Dataset content:
**********

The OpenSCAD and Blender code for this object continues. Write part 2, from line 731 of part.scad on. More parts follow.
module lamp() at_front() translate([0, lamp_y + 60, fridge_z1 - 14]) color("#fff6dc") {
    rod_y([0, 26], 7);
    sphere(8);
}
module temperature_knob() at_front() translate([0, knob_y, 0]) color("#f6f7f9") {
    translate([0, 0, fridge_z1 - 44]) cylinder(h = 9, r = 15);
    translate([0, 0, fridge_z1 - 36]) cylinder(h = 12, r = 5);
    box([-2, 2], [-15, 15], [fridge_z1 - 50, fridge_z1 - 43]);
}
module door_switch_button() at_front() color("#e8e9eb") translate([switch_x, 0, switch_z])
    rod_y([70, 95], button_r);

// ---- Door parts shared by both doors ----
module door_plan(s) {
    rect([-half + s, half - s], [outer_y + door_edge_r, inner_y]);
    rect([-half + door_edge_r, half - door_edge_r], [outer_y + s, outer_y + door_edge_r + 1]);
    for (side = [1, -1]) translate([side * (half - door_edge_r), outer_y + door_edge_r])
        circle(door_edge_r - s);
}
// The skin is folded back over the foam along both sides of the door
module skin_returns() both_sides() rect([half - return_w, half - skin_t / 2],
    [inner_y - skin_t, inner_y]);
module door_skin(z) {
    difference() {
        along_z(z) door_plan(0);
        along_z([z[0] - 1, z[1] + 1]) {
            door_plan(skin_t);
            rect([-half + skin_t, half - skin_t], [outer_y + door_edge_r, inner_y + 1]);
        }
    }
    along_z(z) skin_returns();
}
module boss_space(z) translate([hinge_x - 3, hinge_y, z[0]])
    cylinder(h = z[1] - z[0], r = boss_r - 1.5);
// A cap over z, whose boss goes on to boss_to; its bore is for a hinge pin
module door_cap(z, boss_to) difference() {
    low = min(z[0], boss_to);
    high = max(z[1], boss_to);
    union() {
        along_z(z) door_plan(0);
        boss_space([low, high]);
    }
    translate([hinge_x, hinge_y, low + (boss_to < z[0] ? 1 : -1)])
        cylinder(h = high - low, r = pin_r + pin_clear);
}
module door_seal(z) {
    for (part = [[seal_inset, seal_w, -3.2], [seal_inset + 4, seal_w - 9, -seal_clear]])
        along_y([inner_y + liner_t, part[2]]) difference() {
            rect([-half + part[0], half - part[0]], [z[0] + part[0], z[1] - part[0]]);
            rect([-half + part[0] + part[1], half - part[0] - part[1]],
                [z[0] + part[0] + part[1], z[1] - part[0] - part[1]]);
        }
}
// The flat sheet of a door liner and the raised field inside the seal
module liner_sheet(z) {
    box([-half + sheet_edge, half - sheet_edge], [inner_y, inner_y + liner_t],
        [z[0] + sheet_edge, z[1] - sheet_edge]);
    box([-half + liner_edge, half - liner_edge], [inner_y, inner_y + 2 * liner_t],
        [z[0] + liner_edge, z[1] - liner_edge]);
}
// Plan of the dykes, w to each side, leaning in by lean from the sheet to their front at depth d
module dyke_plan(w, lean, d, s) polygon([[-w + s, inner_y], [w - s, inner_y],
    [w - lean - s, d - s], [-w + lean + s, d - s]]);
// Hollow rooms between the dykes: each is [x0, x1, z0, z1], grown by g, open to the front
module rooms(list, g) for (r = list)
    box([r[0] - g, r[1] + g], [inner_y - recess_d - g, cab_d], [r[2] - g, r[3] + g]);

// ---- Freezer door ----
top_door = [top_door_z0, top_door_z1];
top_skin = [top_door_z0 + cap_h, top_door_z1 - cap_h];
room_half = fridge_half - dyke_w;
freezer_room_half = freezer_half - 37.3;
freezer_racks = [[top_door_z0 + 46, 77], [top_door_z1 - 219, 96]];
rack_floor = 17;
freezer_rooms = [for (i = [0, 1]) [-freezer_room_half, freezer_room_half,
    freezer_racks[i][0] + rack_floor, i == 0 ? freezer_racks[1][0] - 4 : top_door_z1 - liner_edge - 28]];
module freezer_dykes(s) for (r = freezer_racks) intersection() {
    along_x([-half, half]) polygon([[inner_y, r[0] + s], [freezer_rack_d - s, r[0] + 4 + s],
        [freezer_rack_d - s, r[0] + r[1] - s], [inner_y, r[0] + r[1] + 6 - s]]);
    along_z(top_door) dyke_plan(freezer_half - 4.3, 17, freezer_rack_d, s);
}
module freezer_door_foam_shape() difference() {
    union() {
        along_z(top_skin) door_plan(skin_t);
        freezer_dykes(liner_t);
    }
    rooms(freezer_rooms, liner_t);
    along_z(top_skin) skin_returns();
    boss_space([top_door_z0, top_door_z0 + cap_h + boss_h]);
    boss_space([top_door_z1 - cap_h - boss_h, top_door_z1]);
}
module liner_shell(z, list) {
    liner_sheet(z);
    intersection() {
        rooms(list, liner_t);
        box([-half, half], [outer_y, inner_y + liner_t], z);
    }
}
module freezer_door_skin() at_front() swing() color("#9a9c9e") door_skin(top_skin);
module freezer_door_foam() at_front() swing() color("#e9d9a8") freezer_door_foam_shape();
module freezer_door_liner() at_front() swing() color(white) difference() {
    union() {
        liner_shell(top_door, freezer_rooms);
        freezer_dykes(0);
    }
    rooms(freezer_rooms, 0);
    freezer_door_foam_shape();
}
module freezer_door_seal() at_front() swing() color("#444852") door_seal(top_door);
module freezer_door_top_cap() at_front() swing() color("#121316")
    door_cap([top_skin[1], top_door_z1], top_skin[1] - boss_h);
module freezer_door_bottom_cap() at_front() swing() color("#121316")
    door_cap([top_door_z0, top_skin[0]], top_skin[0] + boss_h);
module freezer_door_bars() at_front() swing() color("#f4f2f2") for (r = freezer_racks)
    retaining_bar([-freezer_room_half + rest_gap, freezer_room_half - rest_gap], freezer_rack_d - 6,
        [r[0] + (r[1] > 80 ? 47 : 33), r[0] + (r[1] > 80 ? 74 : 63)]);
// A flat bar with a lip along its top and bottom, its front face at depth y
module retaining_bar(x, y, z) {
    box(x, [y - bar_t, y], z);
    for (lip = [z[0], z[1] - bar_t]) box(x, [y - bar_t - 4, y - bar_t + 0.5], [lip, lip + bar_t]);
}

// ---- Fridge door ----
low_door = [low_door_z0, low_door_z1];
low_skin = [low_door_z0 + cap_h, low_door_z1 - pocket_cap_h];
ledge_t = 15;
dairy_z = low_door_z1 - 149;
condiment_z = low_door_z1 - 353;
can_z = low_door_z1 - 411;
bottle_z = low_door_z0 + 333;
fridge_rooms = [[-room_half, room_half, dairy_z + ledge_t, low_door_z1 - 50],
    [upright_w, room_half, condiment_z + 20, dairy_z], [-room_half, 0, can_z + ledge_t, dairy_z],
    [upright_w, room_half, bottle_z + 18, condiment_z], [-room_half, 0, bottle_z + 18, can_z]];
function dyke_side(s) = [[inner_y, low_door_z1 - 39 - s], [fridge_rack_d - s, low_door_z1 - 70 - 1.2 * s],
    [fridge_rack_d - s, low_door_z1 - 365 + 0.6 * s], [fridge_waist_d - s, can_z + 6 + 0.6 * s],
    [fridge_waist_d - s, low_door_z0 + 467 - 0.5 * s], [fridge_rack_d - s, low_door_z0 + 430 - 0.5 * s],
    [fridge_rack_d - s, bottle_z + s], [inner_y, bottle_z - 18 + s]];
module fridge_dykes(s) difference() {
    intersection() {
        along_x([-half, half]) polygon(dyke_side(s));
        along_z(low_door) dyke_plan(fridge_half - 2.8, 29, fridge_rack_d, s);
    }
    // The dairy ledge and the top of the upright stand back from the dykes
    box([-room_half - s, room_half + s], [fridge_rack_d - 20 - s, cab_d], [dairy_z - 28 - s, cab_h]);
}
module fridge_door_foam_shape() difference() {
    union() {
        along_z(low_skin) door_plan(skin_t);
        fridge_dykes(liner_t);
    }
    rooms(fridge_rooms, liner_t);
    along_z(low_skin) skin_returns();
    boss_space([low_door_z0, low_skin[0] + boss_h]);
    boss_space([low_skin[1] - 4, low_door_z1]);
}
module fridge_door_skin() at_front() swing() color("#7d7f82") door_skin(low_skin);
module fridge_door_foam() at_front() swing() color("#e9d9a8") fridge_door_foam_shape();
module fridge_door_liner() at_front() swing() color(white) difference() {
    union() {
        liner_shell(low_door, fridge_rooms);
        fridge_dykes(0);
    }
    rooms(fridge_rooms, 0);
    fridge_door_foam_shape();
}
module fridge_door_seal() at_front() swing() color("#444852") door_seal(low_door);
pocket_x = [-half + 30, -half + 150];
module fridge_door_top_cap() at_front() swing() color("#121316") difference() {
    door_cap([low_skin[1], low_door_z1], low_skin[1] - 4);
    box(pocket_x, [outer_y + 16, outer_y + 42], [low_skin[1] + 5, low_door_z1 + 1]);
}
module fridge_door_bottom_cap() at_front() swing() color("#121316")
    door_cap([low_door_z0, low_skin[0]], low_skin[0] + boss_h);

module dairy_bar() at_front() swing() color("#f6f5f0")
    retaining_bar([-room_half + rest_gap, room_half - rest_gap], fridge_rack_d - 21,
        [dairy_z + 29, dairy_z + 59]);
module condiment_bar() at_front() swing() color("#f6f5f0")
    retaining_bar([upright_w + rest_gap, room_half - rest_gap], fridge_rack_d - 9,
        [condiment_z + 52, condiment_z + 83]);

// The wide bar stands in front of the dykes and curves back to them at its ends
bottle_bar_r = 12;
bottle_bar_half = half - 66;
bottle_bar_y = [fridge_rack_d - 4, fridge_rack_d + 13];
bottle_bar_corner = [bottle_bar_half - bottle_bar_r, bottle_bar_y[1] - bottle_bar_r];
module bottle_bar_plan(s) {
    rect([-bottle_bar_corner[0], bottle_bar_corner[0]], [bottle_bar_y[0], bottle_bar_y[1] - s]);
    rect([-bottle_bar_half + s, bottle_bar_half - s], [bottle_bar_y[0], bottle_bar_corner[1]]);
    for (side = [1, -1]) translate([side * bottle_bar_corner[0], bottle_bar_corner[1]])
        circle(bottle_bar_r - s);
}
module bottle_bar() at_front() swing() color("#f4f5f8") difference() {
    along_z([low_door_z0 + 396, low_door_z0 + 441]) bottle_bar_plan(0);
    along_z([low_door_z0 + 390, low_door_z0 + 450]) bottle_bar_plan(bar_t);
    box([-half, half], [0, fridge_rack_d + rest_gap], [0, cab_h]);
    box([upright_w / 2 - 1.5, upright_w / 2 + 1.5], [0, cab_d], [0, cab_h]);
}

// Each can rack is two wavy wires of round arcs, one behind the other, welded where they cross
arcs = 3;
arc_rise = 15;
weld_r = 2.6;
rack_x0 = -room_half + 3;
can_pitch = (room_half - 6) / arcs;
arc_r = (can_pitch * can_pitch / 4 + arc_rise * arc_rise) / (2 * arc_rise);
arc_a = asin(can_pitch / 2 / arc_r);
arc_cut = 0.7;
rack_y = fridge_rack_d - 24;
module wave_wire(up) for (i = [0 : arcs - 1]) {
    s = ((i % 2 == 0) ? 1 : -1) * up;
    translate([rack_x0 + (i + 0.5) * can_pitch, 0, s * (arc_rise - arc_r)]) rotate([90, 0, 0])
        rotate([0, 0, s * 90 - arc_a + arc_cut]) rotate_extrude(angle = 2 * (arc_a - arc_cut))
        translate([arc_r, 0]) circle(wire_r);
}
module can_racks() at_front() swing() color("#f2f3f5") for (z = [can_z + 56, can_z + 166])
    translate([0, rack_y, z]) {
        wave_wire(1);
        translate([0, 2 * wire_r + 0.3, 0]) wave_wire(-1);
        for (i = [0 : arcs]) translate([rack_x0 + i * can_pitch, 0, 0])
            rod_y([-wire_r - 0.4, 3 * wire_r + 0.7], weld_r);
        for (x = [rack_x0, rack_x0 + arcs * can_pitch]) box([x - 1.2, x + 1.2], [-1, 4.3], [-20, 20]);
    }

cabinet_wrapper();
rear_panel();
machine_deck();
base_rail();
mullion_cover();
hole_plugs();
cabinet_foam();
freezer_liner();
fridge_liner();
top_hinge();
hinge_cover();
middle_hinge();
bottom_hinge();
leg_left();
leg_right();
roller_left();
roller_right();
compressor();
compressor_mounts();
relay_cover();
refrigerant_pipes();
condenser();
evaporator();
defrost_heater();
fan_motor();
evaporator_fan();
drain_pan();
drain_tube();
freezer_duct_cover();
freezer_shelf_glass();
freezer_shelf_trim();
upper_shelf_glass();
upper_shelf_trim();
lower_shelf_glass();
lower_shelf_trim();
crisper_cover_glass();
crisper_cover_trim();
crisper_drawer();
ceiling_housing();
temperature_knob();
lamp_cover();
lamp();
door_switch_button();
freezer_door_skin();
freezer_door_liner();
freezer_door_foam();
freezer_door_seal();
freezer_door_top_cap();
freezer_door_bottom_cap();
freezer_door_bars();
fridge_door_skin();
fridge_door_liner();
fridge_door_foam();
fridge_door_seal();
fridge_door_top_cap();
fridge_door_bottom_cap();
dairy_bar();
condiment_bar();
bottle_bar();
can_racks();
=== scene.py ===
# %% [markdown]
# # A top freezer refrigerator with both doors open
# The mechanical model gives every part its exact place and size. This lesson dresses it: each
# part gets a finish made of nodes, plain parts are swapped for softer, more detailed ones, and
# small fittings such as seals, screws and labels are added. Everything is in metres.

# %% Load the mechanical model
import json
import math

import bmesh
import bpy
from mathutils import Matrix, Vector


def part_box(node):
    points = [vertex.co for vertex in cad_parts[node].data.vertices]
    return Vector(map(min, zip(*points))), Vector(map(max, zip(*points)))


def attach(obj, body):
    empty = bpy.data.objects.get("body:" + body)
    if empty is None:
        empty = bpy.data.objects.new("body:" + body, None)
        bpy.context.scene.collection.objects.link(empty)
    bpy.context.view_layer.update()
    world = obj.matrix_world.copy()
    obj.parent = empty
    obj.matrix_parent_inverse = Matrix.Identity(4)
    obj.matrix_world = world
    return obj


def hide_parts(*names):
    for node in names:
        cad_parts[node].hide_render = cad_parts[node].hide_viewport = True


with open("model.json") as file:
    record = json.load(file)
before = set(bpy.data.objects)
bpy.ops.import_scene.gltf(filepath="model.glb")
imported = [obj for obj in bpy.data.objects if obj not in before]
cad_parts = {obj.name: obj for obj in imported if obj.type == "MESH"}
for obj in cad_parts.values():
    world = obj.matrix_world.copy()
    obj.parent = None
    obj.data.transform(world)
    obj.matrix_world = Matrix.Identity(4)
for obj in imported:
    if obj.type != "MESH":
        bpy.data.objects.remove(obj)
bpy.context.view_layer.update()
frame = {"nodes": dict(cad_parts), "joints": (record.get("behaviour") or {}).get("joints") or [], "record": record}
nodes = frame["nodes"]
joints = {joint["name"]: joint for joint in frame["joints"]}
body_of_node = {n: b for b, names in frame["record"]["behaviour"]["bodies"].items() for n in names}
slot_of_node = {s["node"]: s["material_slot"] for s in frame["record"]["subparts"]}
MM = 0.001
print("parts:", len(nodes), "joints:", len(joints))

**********

What you have to do: In the listing above, locate the line containing "door_switch_button();" and the line containing "points = [vertex.co". Transcribe those two lines and everything between them, exactly as written.

Exercise solution:
door_switch_button();
freezer_door_skin();
freezer_door_liner();
freezer_door_foam();
freezer_door_seal();
freezer_door_top_cap();
freezer_door_bottom_cap();
freezer_door_bars();
fridge_door_skin();
fridge_door_liner();
fridge_door_foam();
fridge_door_seal();
fridge_door_top_cap();
fridge_door_bottom_cap();
dairy_bar();
condiment_bar();
bottle_bar();
can_racks();
=== scene.py ===
# %% [markdown]
# # A top freezer refrigerator with both doors open
# The mechanical model gives every part its exact place and size. This lesson dresses it: each
# part gets a finish made of nodes, plain parts are swapped for softer, more detailed ones, and
# small fittings such as seals, screws and labels are added. Everything is in metres.

# %% Load the mechanical model
import json
import math

import bmesh
import bpy
from mathutils import Matrix, Vector


def part_box(node):
    points = [vertex.co for vertex in cad_parts[node].data.vertices]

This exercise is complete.